Tales Of The Shire: A The Lord Of The Rings Game has been delayed into early 2025. The cosy life sim set in the home of the hobbits had initially been aiming for a late 2024 release, but developers Weta Workshop Game Studio announced they need more time.

"All of us here at Weta Workshop are excited to have you join us in the Shire, a peaceful corner of J.R.R. Tolkien's world. When a new Hobbit steps into Bywater for the very first time, we want that moment to be everything you're hoping for," reads the announcement shared via X.

"To ensure we deliver that vision, Tales Of The Shire will now be launching early 2025."
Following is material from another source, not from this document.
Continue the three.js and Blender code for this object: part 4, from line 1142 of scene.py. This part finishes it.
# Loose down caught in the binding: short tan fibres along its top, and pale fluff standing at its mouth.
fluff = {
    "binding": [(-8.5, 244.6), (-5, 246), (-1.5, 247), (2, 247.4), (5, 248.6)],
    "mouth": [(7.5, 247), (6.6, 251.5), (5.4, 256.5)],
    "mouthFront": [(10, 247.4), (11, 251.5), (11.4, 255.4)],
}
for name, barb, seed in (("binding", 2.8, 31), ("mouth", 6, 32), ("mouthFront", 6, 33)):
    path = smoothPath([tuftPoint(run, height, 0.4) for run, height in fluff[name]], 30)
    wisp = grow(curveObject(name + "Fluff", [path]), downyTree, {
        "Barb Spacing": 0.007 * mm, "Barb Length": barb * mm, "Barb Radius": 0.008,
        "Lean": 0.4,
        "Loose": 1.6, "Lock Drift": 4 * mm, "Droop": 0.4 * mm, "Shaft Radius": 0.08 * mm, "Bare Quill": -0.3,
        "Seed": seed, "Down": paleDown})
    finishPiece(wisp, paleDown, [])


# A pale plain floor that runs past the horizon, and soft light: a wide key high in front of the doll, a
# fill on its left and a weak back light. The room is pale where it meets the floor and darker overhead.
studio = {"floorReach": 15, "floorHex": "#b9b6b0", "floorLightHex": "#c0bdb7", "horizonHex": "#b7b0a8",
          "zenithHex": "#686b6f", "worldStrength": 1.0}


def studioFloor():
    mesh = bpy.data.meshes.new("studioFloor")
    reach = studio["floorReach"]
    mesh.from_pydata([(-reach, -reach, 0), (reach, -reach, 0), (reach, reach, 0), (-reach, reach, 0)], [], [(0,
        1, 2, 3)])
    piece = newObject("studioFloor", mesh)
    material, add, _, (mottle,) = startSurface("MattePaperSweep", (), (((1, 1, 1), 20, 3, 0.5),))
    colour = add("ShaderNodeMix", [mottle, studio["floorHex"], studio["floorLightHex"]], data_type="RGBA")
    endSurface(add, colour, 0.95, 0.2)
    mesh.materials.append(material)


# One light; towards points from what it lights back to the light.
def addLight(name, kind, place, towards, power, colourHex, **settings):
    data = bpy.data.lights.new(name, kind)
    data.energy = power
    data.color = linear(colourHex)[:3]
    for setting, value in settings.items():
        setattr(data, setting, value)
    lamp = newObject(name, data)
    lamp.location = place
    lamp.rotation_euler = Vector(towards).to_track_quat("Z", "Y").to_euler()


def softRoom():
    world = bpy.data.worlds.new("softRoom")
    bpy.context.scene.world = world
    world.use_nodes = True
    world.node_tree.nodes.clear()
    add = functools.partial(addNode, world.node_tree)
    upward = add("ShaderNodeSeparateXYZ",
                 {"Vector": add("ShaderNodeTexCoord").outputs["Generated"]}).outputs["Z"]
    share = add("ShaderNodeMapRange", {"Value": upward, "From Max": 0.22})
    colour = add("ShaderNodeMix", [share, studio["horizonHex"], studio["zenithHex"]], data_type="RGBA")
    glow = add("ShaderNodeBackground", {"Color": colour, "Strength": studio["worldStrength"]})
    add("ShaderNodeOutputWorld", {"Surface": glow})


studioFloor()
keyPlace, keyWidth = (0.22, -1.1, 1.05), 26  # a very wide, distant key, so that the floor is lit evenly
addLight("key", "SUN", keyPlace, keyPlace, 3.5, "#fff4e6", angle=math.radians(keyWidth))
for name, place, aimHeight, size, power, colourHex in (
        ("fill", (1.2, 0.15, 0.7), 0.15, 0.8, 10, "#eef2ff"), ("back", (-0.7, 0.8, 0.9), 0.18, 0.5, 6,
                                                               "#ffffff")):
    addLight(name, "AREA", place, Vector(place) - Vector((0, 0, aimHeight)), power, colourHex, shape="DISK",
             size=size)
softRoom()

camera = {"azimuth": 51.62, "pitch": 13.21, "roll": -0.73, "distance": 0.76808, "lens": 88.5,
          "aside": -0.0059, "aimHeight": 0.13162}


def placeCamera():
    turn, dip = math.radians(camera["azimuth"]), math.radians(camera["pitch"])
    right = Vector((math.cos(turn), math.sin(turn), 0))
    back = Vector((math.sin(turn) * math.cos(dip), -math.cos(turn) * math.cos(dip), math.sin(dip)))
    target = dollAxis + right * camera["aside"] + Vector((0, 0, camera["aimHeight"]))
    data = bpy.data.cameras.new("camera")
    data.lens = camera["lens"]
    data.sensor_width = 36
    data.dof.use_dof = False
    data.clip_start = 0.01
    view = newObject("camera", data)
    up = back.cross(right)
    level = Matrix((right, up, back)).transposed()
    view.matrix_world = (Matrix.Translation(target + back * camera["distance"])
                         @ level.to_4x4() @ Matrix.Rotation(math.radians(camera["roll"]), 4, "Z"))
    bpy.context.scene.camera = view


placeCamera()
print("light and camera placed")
A Tales Of The Shire showcase stream will show more of the game in action on September 22nd, broadcast on YouTube and Twitch.

Edwin already had the chance to play Tales Of The Shire at Summer Game Fest back in June, where he found it so relentlessly winsome as to be uncanny.

"Playing Tales Of The Shire at Summer Game Fest has reminded me that the point of the Shire is to be a departed paradise, perpetually eroded by dire events in the East, insert World War-era colonial subtext here. It’s Tolkien’s Green Hill Zone, a gust of sunshine before the plunge into Moria and Mordor. Take away the plunge, and the gust of sunshine grows sinister – intriguingly so, like a hearty overture that’s always threatening to switch to a minor key. I don’t mean any of the above as criticism. This seems as fine and diverting and inconsequential a cosy life sim as any – hardly inventive as a collection of minigames and cottagecore DIY linked by dialogue and some very gentle exploration, but with LOTR fittings to tempt you away from the likes of, say, Dave The Diver. What captivates me about it, though, is what it isn’t, and how it relentlessly thwarts my instinctive sense that everything is about to go to hell. As Sylvia Plath wrote, the flowers are too vivid, too excitable. The air is too balmy."

What a treasure Edwin is. I'm a simpler mind and therefore disturbed solely by the game having the subtitle, "A The Lord Of The Rings Game". There should be a the price to pay for mixing definite and indefinite articles like that.